State how many lines in the listing below include the word "scene", and add nothing besides the number.

[Object modeling scripts]
++++

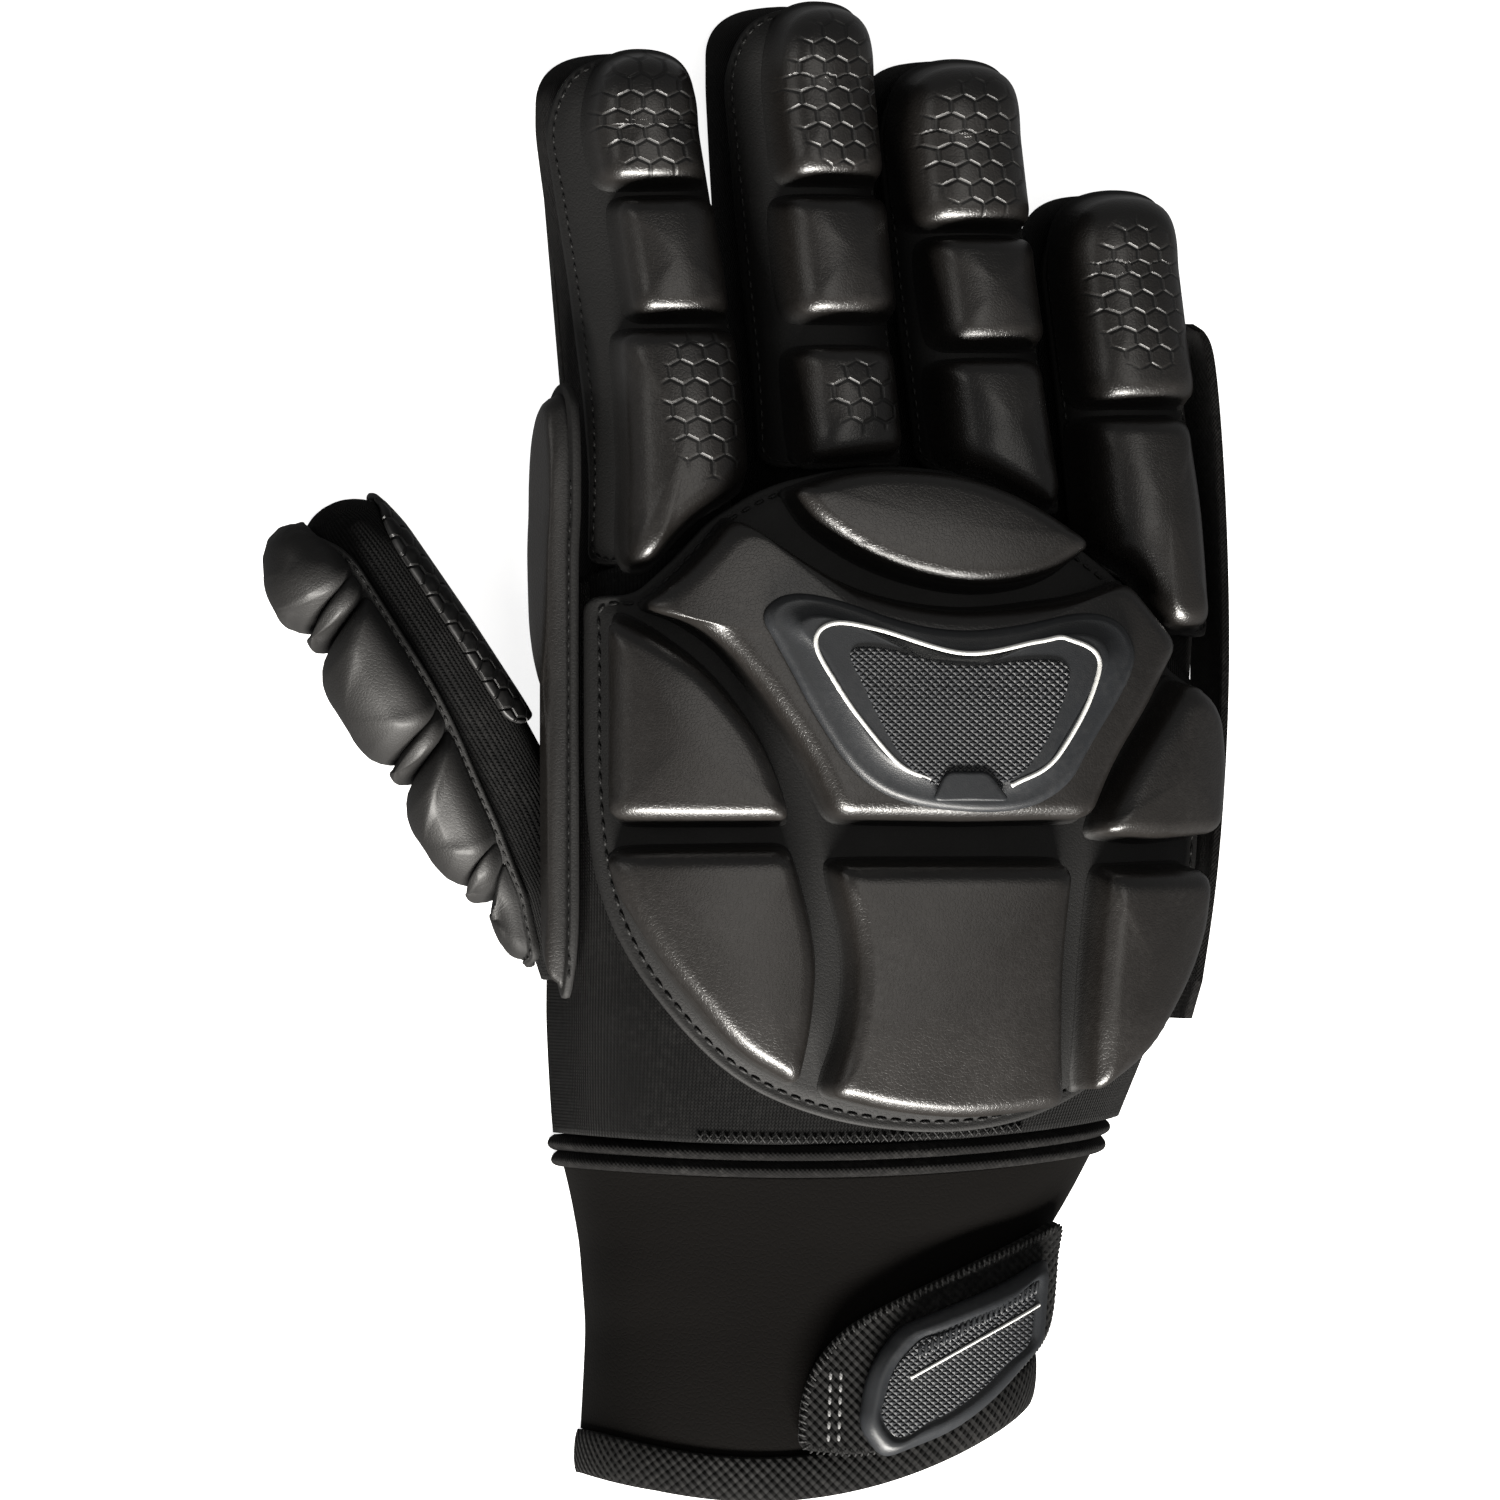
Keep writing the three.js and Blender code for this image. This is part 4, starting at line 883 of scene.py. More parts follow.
# %% Finger pads
finger_threads = []
for name, finger in FINGERS.items():
    hem_x, hem_y = np.array(finger.hem, float).T
    places = np.linspace(-finger.left, finger.right, 5)
    lower = [(float(a), float(np.interp(a, hem_x, hem_y)), 2.5) for a in places]
    ends = [(finger.right, finger.tip - TIP_ROUND, 7), (finger.right * 0.62, finger.tip - 0.9, 6),
            (-finger.left * 0.62, finger.tip - 0.9, 6), (-finger.left, finger.tip - TIP_ROUND, 7)]
    around = rounded(lower + ends, count=260)
    rim = edge_profile(FLANGE_LOW, FLANGE_TOP) + [(0.7, FLANGE_TOP - 0.2), (1.1, FLANGE_TOP - 0.2)]
    bodies = [ring_body(finger.surface.over, around, rim, FLANGE_TOP, rings=22)]
    for outline, patch in zip(finger.blocks, finger.emboss):
        profile = shoulder_profile(BLOCK_FOOT, FLANGE_TOP, FINGER_TOP, 3.2)
        block = ring_body(finger.surface.over, rounded(outline, count=180), profile, FINGER_TOP,
                          rings=14, crown=0.5)
        bodies.append(embossed(block, patch))
    pad = make("pad_" + name, bodies, PAD_SKIN, [name + "_pad"])
    row = inset_path(around, 0.9)
    finger_threads.append(stitches(finger.surface.over, row, FLANGE_TOP - 0.15, 2.0, 1.4, 0.26))
make("thread_fingers", finger_threads, THREAD)

# %% [markdown]
# ## Stretch fabric of the hand and fingers
# Under the pads is a close-fitting fabric. It is made as a wall: a grid on the arch, a second grid inside
# it, and rims between them. A few shallow folds, from slow waves, keep it from looking like plastic.

# %% Fabric
CLOTH_FLOOR = 0.9                      # the fabric goes no lower than this, inside the palm leather


def folds(u, v, depth, seed):
    """Soft dents: a sum of a few slanted sine waves with fixed phases."""
    rng = np.random.default_rng(seed)
    total = np.zeros(np.broadcast(u, v).shape)
    for _ in range(5):
        a, b, phase = rng.uniform(-0.12, 0.12), rng.uniform(0.05, 0.2), rng.uniform(0, 6.28)
        total += np.sin(a * u + b * v + phase)
    return depth * total / 5


def roof(surface, lines, columns, wall, fold, seed, mid_y, floor=None, end=999.0):
    """A wall on an arch. lines are functions that give a row's Y for a given X. Near the end, where a
    stall closes, the folds fade out and the inner side stops short."""
    angles, girth = even_angles(surface, mid_y, columns)
    grids = []
    for lift in (0.0, -wall):
        rows = []
        for line in lines:
            x = surface.point(angles, line(np.zeros(columns)) + 0 * angles)[:, 0]
            y = np.minimum(line(x), end - (0.0 if lift == 0 else 3.0))
            off = lift + folds(angles * 30, y, fold, seed) * np.clip((end - y) / 8 - 0.4, 0, 1)
            rows.append(surface.on(angles, y, off))
        grids.append(np.array(rows))
    if floor is not None:
        for grid in grids:
            grid[..., 2] = np.maximum(grid[..., 2], floor)
    along = np.cumsum(np.r_[0, np.linalg.norm(np.diff(grids[0][:, columns // 2], axis=0), axis=1)])
    u = np.broadcast_to(np.linspace(0, girth, columns), (len(lines), columns))
    v = np.broadcast_to(along[:, None], (len(lines), columns))
    return shell(grids[0], grids[1], np.stack([u, v], -1)), girth, along[-1]


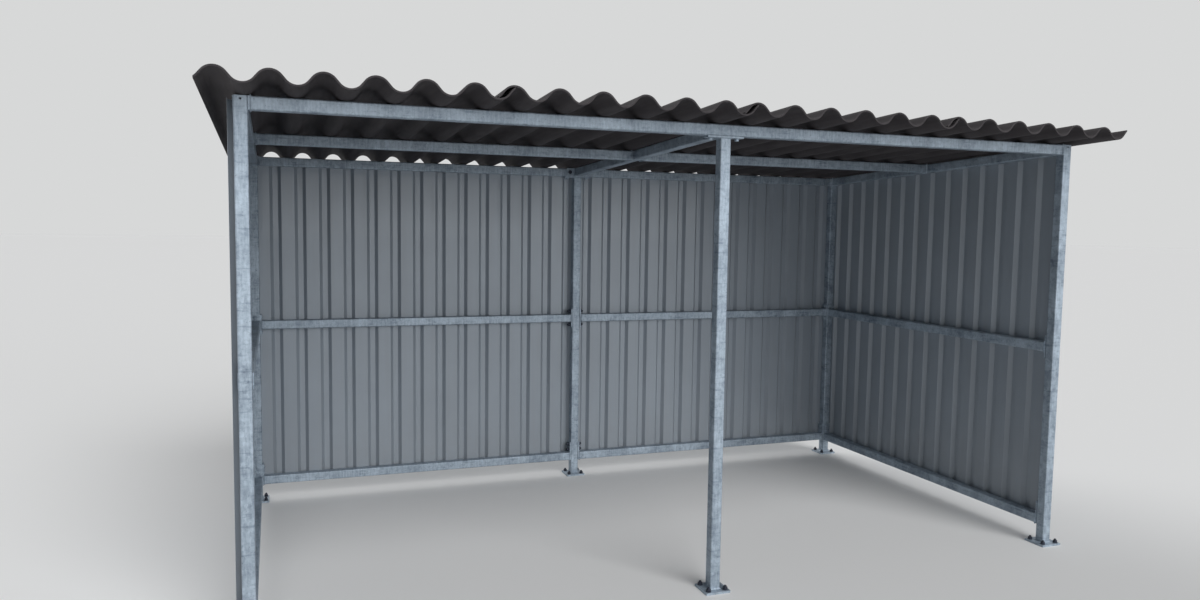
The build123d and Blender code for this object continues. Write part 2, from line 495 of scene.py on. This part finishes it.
def blackened_steel(finish):
    """Dark steel of bolts, nuts and anchors: the near-black tone is painted shade, the lighter
    patches are wear.
    """
    shader = new_shader("blackened_steel")
    wear = shader.ramp(shader.noise(160.0, 3.0), 0.45, 0.75)
    worn = tuple(2.6 * part for part in finish.bolt_metal)
    return shader.surface({
        "Base Color": shader.mixed(wear, finish.bolt_metal, worn),
        "Metallic": 0.75,
        "Roughness": 0.42 + 0.2 * wear,
    })


def wall_coating(finish, bottom):
    """Thin coil coating: faint clouds, rain streaks, fine rubs, and dust towards the floor, over a
    base whose dark blue-grey is painted shade with a blue sky tint.
    """
    shader = new_shader("wall_coating")
    streaks = shader.noise(3.0, 4.0, shader.stretched((14.0, 14.0, 0.7)))
    clouds = shader.ramp(shader.noise(2.2, 4.0), 0.35, 0.65)
    rubs = shader.ramp(shader.noise(34.0, 5.0, shader.stretched((1.0, 1.0, 0.12))), 0.58, 0.76)
    height = shader.node("ShaderNodeSeparateXYZ", None, {"Vector": shader.place()}, "Z")
    dusty_height = 0.55
    rise = shader.node("ShaderNodeMapRange", None, {
        "Value": height, "From Min": bottom, "From Max": bottom + dusty_height,
        "To Min": 1.0, "To Max": 0.0,
    })
    splashes = shader.ramp(shader.noise(28.0, 4.0), 0.35, 0.8)
    dried = shader.ramp(streaks, 0.45, 0.75)
    dust = rise * rise * (0.35 + 0.65 * splashes) + 0.30 * dried
    # Base of the coat: the wall tone, whose darkness and blue are painted shade with a blue sky
    # tint.
    tint = tuple(0.90 * part for part in finish.wall)
    coat = shader.mixed(0.7 * clouds + 0.3 * rubs, finish.wall, tint)
    grain = shader.noise(420.0, 1.0)
    dents = shader.noise(5.0, 1.0)
    return shader.surface({
        "Base Color": shader.mixed(dust * 0.45, coat, finish.wall_dust),
        "Metallic": 0.12,
        "Roughness": 0.38 + 0.2 * dust + 0.06 * rubs,
        "Coat Weight": 0.12,
        "Normal": shader.bump(dents + 0.01 * grain, 0.004, 0.5),
    })


def fibre_cement(finish):
    """Matt fibre cement with a faint bloom and pressed grain."""
    shader = new_shader("fibre_cement")
    bloom = shader.ramp(shader.noise(6.0, 5.0), 0.40, 0.72)
    along = shader.ramp(shader.noise(8.0, 4.0, shader.stretched((5.0, 0.5, 5.0))), 0.42, 0.70)
    specks = shader.ramp(shader.noise(320.0, 2.0), 0.55, 0.75)
    pale = 0.30 * bloom + 0.25 * along + 0.25 * specks
    grain = shader.noise(150.0, 4.0)
    return shader.surface({
        "Base Color": shader.mixed(pale, finish.roof, finish.roof_bloom),
        "Roughness": 0.80 + 0.12 * bloom,
        "Specular IOR Level": 0.15,
        "Normal": shader.bump(grain, 0.0008, 0.4),
    })


def sealing_rubber(finish):
    """Black rubber of washers and caps."""
    shader = new_shader("sealing_rubber")
    return shader.surface({"Base Color": finish.rubber, "Roughness": 0.65})


def material(make, *settings):
    """Material of a function that bears its name, made on its first use."""
    return bpy.data.materials.get(make.__name__) or make(*settings)


def paint(names, coat):
    """Gives nodes of the frame a material."""
    for name in names:
        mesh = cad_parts[name].data
        mesh.materials.clear()
        mesh.materials.append(coat)


# ----------------------------------------------------------------- fasteners

def hexagon(name, across_flats, height, base):
    """Hexagonal head or nut whose corners are cut back at both ends."""
    piece = start(
        name, bpy.ops.mesh.primitive_cylinder_add, vertices=6, radius=across_flats / math.sqrt(3),
        depth=height, location=(0, 0, base + height / 2),
    )
    corner_cut = across_flats * 0.07
    with editing(piece, caps, "VERT"):
        bpy.ops.mesh.bevel(affect="VERTICES", offset=corner_cut, segments=1)
    return piece


def washer(name, diameter, thickness, base):
    """Flat round washer with softened edges."""
    piece = start(
        name, bpy.ops.mesh.primitive_cylinder_add, vertices=24, radius=diameter / 2,
        depth=thickness, location=(0, 0, base + thickness / 2),
    )
    edge = thickness * 0.2
    finish_with(piece, "BEVEL", width=edge, segments=1, limit_method="ANGLE")
    return piece


def thread(name, diameter, pitch, base, end):
    """Threaded end of a bolt, as rings from the base to a chamfered tip."""
    piece = start(
        name, bpy.ops.mesh.primitive_cylinder_add, vertices=16, radius=diameter / 2,
        depth=pitch, location=(0, 0, base + pitch / 2),
    )
    # Widths as shares of the thread's crest
    root = 0.86
    tip = 0.75
    with editing(piece, faces_up):
        for _ in range(max(1, round((end - base) / pitch) - 1)):
            rise_and_shrink(pitch / 2, root)
            rise_and_shrink(pitch / 2, 1 / root)
        rise_and_shrink(pitch / 2, tip)
    return piece


def nut_and_end(name, sizes, reach):
    """Washer, nut and threaded end, standing on Z = 0."""
    nut_base = sizes.washer_thickness
    nut_top = nut_base + sizes.nut_height
    parts = [
        washer("washer", sizes.washer_diameter, sizes.washer_thickness, 0.0),
        hexagon("nut", sizes.across_flats, sizes.nut_height, nut_base),
        thread("end", sizes.diameter, sizes.pitch, nut_top - sizes.pitch, nut_top + reach),
    ]
    piece = join(parts, name)
    smooth(piece)
    return piece


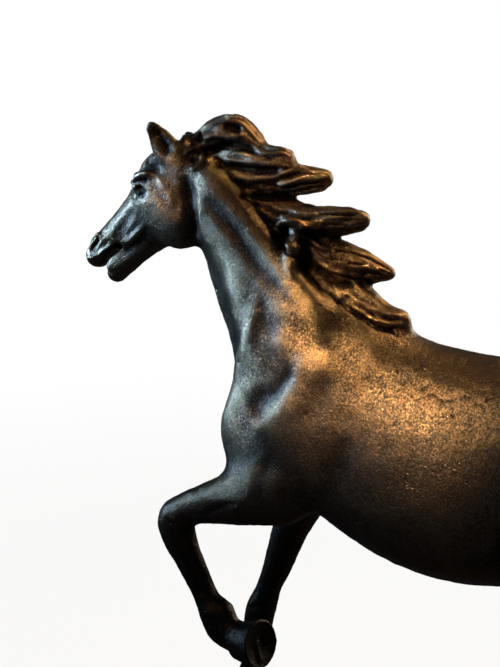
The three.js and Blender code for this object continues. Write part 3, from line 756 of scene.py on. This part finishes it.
def comb(mask, flows, strands, depth, turn=0.5, seed=1):
    """Cuts wavy grooves lengthwise round each flow of hair: stations (x, y, z, deep, wide) along it."""
    near = np.flatnonzero(mask)
    points = hand.points[near]
    nearest = np.full(len(near), np.inf)
    move = np.zeros(len(near))
    random = np.random.default_rng(seed)
    bend = uneven(points, 12, seed)
    swell = uneven(points, 15, seed + 1)
    for stations in flows:
        middle, girth, along, across, up = follow(stations)
        station, close = nearest_station(points, middle, girth.mean(1))
        offset = points - middle[station]
        slide = (offset * along[station]).sum(1)  # how far on from its station, so that no steps show
        gap = np.linalg.norm(middle[1] - middle[0])
        s = (station + np.clip(slide / gap, -1, 1)) / (len(middle) - 1)
        sideways = (offset * across[station]).sum(1) / girth[station, 1]
        upwards = (offset * up[station]).sum(1) / girth[station, 0]
        angle = np.arctan2(sideways, upwards)
        a, b, c, d = random.uniform(0, 2 * math.pi, 4)
        warp = angle + 0.30 * np.sin(2 * angle + a) + 0.16 * np.sin(3 * angle + b)
        wave = 2 * turn * s + 0.5 * np.sin(2.4 * math.pi * s + c) + 0.2 * np.sin(5 * math.pi * s + d)
        phase = strands * warp + strands * 0.25 * wave + 0.8 * bend
        ridge = np.abs(np.cos(phase / 2)) ** 0.75
        fine = np.abs(np.cos(phase + a)) ** 0.8
        pressed = depth * (0.85 * (1 - ridge) + 0.15 * (1 - fine) - 0.22)
        pressed *= np.clip((1.03 - s) / 0.12, 0.25, 1) * np.clip(0.85 + 0.35 * swell, 0.3, 1.4)
        win = close < nearest
        nearest[win] = close[win]
        move[win] = pressed[win]
    hand.points[near] -= move[:, None] * hand.normals[near]


print("a lock is followed in", len(follow([(0, 0, 0, 4, 4), (20, 0, 5, 3, 3)])[0]), "stations over 20 mm")

# %% [markdown]
# The mane is a bank of hair above a thin root line, which runs from the poll to the withers. Its six
# locks stream back from it, so the flow of each lock starts on the root line and ends at its tip. The
# tail leaves its root as one flow and parts into three.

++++

**Exercise solution:**
3